Challenge:
From the listing below, work out how many lines contain "each". Reply with that number only.

The input:
** Begin **

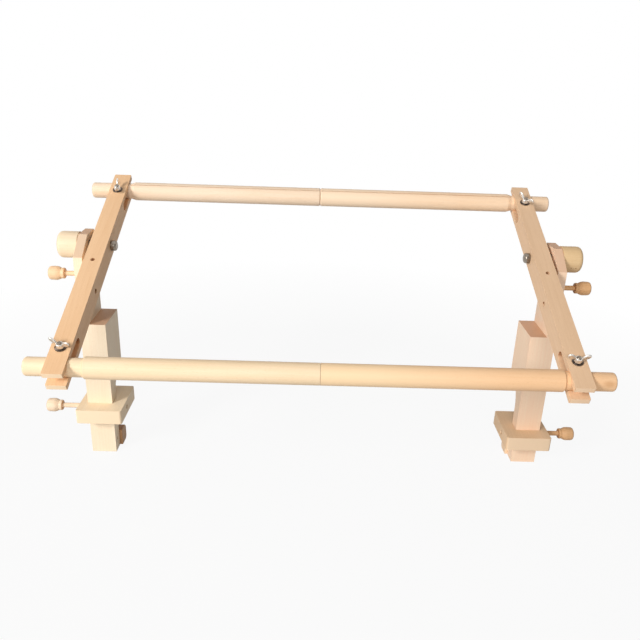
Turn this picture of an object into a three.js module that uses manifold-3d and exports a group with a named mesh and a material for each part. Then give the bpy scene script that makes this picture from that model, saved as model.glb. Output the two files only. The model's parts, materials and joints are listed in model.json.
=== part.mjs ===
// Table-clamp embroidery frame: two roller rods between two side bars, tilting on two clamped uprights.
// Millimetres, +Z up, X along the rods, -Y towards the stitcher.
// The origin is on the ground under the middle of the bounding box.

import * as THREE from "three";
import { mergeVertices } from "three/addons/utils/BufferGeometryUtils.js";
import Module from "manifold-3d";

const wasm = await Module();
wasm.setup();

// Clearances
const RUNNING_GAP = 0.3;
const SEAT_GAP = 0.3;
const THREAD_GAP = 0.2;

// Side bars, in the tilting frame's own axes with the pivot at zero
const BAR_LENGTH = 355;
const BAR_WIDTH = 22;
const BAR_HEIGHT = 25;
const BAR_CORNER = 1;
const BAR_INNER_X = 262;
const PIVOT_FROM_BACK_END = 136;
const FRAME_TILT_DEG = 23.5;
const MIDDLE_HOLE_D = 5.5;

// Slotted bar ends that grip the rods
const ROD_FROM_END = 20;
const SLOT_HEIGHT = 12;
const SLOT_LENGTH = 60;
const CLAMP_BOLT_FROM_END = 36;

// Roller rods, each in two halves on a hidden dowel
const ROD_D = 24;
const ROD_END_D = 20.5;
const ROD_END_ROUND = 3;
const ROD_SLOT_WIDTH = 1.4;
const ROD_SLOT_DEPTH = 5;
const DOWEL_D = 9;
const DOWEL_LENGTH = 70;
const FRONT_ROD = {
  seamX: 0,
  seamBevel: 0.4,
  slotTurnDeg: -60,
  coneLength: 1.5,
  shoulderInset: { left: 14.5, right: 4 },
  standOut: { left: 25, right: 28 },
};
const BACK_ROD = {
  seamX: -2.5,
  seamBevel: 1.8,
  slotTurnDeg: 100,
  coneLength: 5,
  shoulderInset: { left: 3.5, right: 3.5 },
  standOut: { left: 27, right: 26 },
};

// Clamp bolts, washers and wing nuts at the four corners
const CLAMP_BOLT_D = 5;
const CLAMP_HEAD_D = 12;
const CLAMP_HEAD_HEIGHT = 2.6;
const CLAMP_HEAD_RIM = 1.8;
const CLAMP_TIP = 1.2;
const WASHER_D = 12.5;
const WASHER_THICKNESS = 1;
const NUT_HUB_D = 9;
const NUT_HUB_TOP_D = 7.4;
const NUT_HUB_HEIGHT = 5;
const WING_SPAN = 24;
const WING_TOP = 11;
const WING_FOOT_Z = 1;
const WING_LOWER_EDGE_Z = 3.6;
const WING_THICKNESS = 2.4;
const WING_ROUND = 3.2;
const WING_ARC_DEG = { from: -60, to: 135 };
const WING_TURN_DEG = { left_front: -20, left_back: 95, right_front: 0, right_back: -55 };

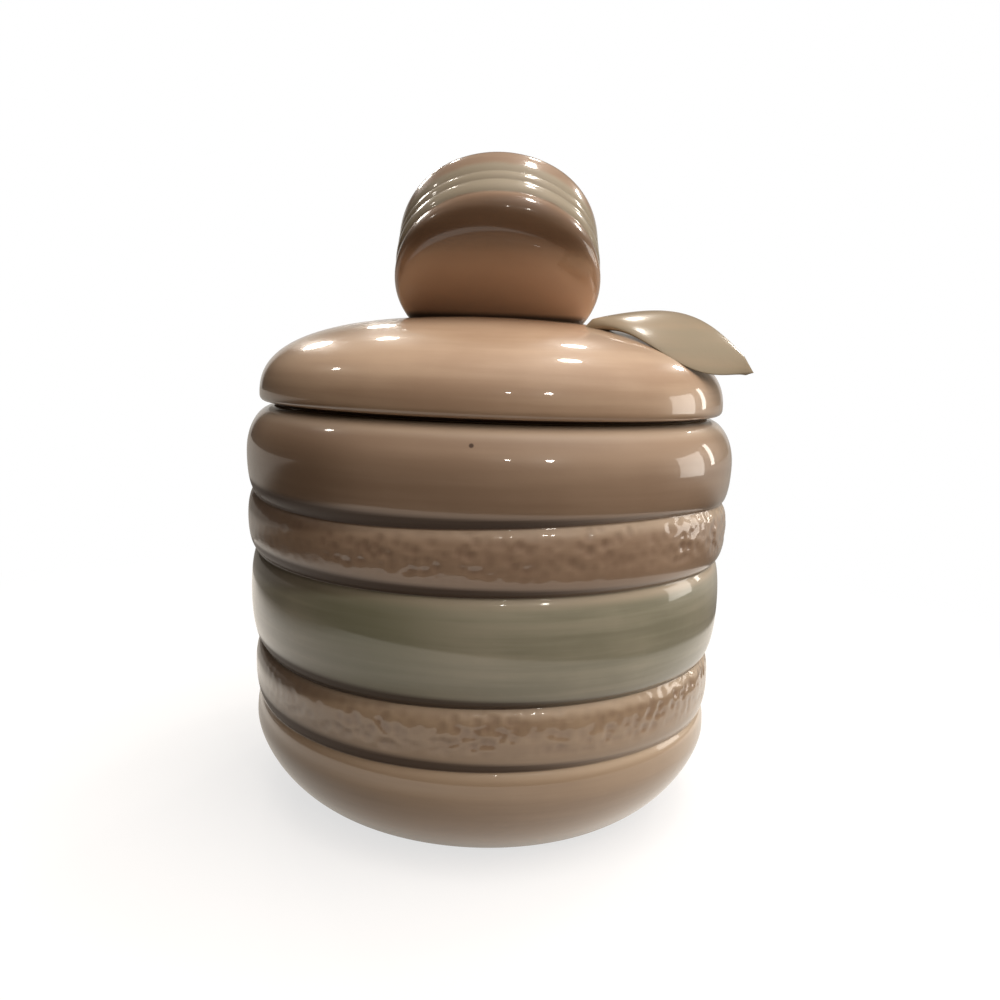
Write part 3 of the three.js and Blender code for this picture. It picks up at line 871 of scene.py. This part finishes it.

** End **

Complete output:
2